The electronic cigarette business has boomed over the last few years, but the popular alternative to regular cigarettes is landing in the wrong hands.
Retailers claim e-cigarettes are healthier for smokers because they don’t contain some of the chemicals that regular cigarettes do. You can smoke different flavors and still get a nicotine fix.
But now, KHON2 has uncovered alarming reports that kids as young as seven years old have been caught smoking e-cigs. While it is illegal for anyone under the age of 18 to buy e-cigs, it’s not illegal for underage kids to smoke them. Children who get their hands on e-cigs can actually use them without getting in trouble.
It’s a problem that has drawn complaints from the Boys and Girls Clubs on Kauai. The director of programs there sent a letter to state lawmakers that says “The youngest one caught smoking was seven years old. We have also caught middle school youth smoking e-cigarettes at our sites as well.”
He says the children are able to either get them from relatives or online and that “youth seem to be able to access these e-cigarettes much more easily than regular cigarettes.”
State Sen. Josh Green, who is also a medical doctor, says a bill is moving forward that would make it illegal for anyone under the age of 18 to have or use an e-cigarette. “The last thing we want is children to get hooked on nicotine and then maybe a few years later end up smoking cigarettes,” Sen. Green said. “That would be counter productive for us and we’re trying to prevent that.”

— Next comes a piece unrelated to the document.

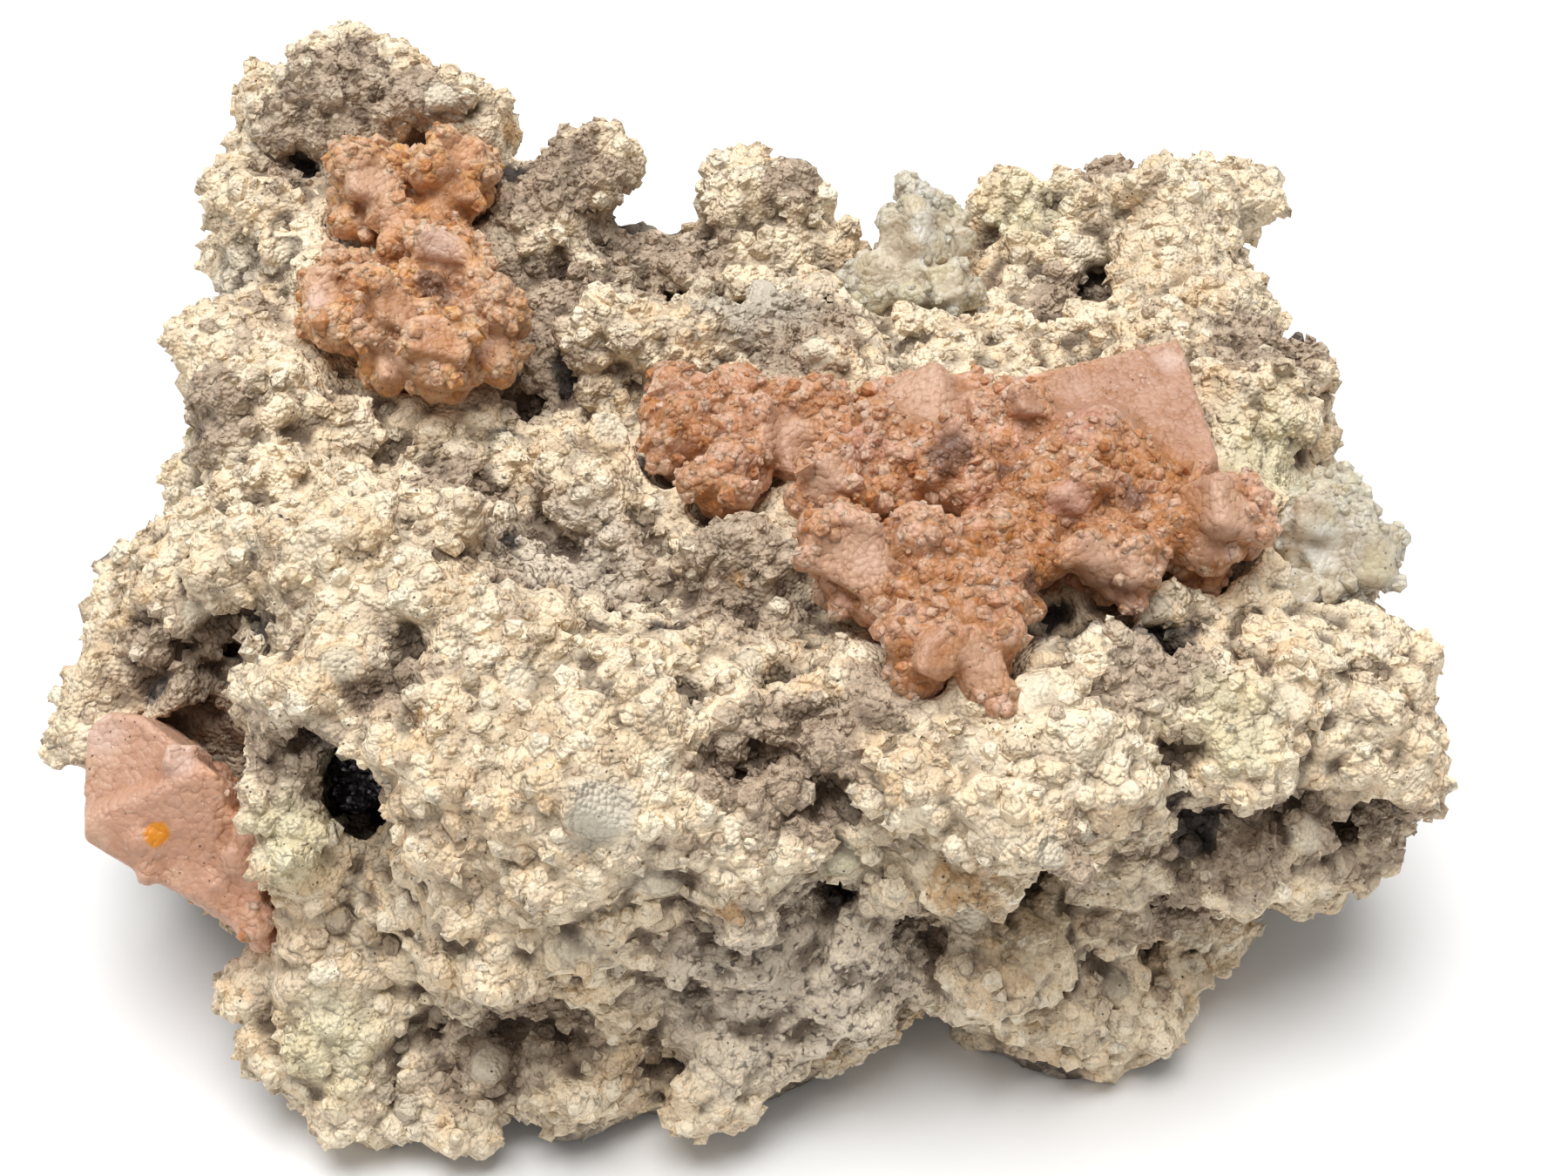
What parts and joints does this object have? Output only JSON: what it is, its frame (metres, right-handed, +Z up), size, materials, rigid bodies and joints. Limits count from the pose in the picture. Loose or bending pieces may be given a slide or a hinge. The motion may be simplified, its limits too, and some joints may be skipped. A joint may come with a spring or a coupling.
{
  "type": "fluorite specimen",
  "caption": "Salmon-pink fluorite octahedra grown together on a block of pale, crusty rock with lumpy ledges, open pits and a flat broken foot.",
  "frame": {"origin": "centre of the bounding box in plan, on the surface that the block lies on", "axes": "+X to the right along the longest side, +Y to the raised back rim, +Z up from the flat foot"},
  "size_m": [0.0946, 0.0826, 0.0427],
  "materials": {
    "matrix": "matte",
    "fluorite": "satin",
    "colourless_crystal": "satin",
    "black_mineral": "satin"
  },
  "bodies": {
    "root": {"matrix": "matrix", "fluorite_centre": "fluorite", "fluorite_back_left": "fluorite", "fluorite_left_edge": "fluorite", "colourless_crystals_back": "colourless_crystal", "colourless_crystals_right": "colourless_crystal", "black_seam": "black_mineral"}
  },
  "joints": []
}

Students from Kapaa High School also sent a letter to lawmakers saying it’s become a real problem because it’s hard for teachers to notice when the students are smoking them, so students are using them more than ever.
Sen. Green says another bill moving forward will also ban the use of flavored oils, which entice children even more to use e-cigs. “If you put these grape flavors or raspberry or whatever, you’re going to encourage children to treat it like candy, which it’s not,” he said. “Nicotine is an addictive substance and it has negative physiologic effects on a developing child.”

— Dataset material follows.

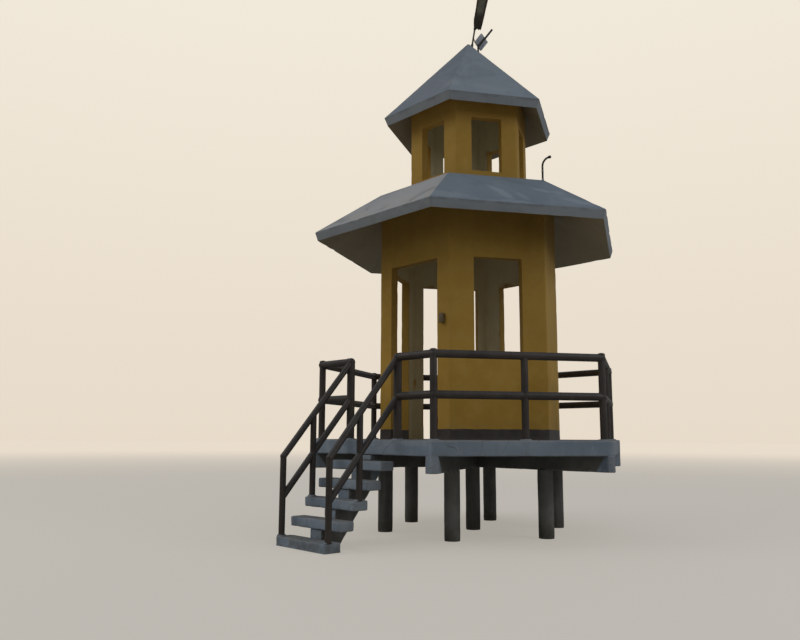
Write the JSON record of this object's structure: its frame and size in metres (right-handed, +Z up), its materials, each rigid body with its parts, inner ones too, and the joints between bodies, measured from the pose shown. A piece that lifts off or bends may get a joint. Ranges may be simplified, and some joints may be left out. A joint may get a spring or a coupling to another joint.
{
  "type": "lifeguard tower",
  "caption": "Hexagonal concrete lifeguard tower on round piers with a railed deck, open room, roof lantern and outside stair.",
  "frame": {"origin": "centre of the bottom face of the centre pier, on the ground", "axes": "+Z up, the stair comes down towards -Y, +X to the right for a person facing the stair"},
  "size_m": [4.456, 4.7895, 8.1119],
  "materials": {
    "ochre_painted_wall": "matt masonry paint on render, weathered",
    "grey_painted_concrete": "matt grey paint on cast concrete, worn and stained",
    "roof_concrete": "rough cast concrete, painted grey, streaked",
    "bare_concrete": "bare cast concrete, damp stained",
    "dark_pipe": "dark brown paint on steel pipe, satin, rust at joints",
    "fittings": "weathered grey metal",
    "flag_cloth": "sun-worn dark cloth, frayed"
  },
  "bodies": {
    "root": {"pier_centre": "bare_concrete", "pier_front_right": "bare_concrete", "pier_right": "bare_concrete", "pier_rear_right": "bare_concrete", "pier_rear_left": "bare_concrete", "pier_left": "bare_concrete", "pier_front_left": "bare_concrete", "deck_beams": "grey_painted_concrete", "deck_slab": "grey_painted_concrete", "stair_pad": "grey_painted_concrete", "stair_spine": "grey_painted_concrete", "tread_1": "grey_painted_concrete", "tread_2": "grey_painted_concrete", "tread_3": "grey_painted_concrete", "tread_4": "grey_painted_concrete", "column_front_right": "ochre_painted_wall", "column_right": "ochre_painted_wall", "column_rear_right": "ochre_painted_wall", "column_rear_left": "ochre_painted_wall", "column_left": "ochre_painted_wall", "column_front_left": "ochre_painted_wall", "sill_wall_right_front": "ochre_painted_wall", "wall_right_rear": "ochre_painted_wall", "sill_wall_rear": "ochre_painted_wall", "kerb_left_front": "ochre_painted_wall", "ring_beam": "ochre_painted_wall", "lower_roof": "roof_concrete", "roof_slab": "roof_concrete", "lantern_sill": "ochre_painted_wall", "lantern_columns": "ochre_painted_wall", "lantern_beam": "ochre_painted_wall", "upper_roof": "roof_concrete", "rail_right_front": "dark_pipe", "rail_right_rear": "dark_pipe", "rail_rear": "dark_pipe", "rail_left_rear": "dark_pipe", "rail_left_front": "dark_pipe", "stair_rail_left": "dark_pipe", "stair_rail_right": "dark_pipe", "roof_conduit": "fittings", "switch_box": "fittings", "flag_pole": "fittings", "flag": "flag_cloth", "floodlight": "fittings"}
  },
  "joints": []
}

Sen. Green says e-cigs do have benefits for adults trying to quit smoking regular cigarettes, but are a health hazard for anyone under 18 years old. “It’s not good at all for children to be exposed to nicotine, which is basically what happens if they use e-cigs under any circumstance,” he said.
There are only a few states in the country that have passed similar bills, but Sen. Green says he is confident that both bills will pass this legislative session.